Ропот неодобрения при этих словах явился свидетельством дурной славы Дантона. Лежандр начал путаться. Молчание, однако, восстановилось по призыву председателя, и оратор продолжал: «Я имею право опасаться, что личная ненависть лишит свободы людей, оказавших ей величайшие услуги. Я обязан сказать это о человеке, который в 1792 году поднял всю Францию энергичными мерами, о человеке, который заставил установить смертную казнь для всякого, кто не выдаст своего оружия или не обратит его против врага. Я не могу считать его виновным, и я хочу здесь напомнить нашу взаимную клятву, данную в 1790 году, клятву, обязывающую того из нас, кто увидит, что другой ослабел или изменил народному делу, немедленно заколоть его мечом; я доволен, что вспомнил об этой клятве сегодня! Повторяю, я считаю Дантона столь же невинным, как и я сам. С сегодняшней ночи он в оковах. Я требую, чтобы до чтения какого бы то ни было доклада заключенных вызвали и выслушали».

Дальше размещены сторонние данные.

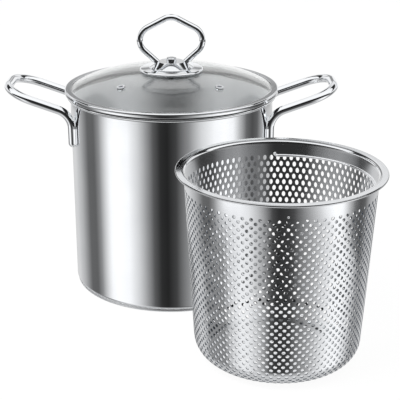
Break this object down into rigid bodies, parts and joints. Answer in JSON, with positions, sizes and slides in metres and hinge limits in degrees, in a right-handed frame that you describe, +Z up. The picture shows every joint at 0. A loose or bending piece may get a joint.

Робеспьер почувствовал опасность инстинктом, выработанным привычкой к собраниям. Он вбежал на трибуну, громко стуча каблуками, как будто искал себе опору.
«Граждане! — сказал он. — По смятению, царящему теперь в нашем собрании, по волнению, которое вызвали слова говорившего предо мной, нетрудно заметить, что решается вопрос чрезвычайной важности. Речь идет о том, чтобы узнать, одержат ли верх выгоды нескольких честолюбивых ханжей над выгодами всего французского народа. (Рукоплескания.) Лежандру неизвестны имена арестованных; весь Конвент знает их. В числе арестованных его друг Лакруа. Почему Лежандр притворяется, что это ему неизвестно? Потому что он прекрасно знает, что нельзя, не будучи бесстыжим, защищать Лакруа. Он говорил о Дантоне, потому что, без сомнения, думает, что с этим именем связана известная привилегия. Нет, мы не хотим более привилегий; нет, мы не хотим более идеалов! (Бурные рукоплескания.)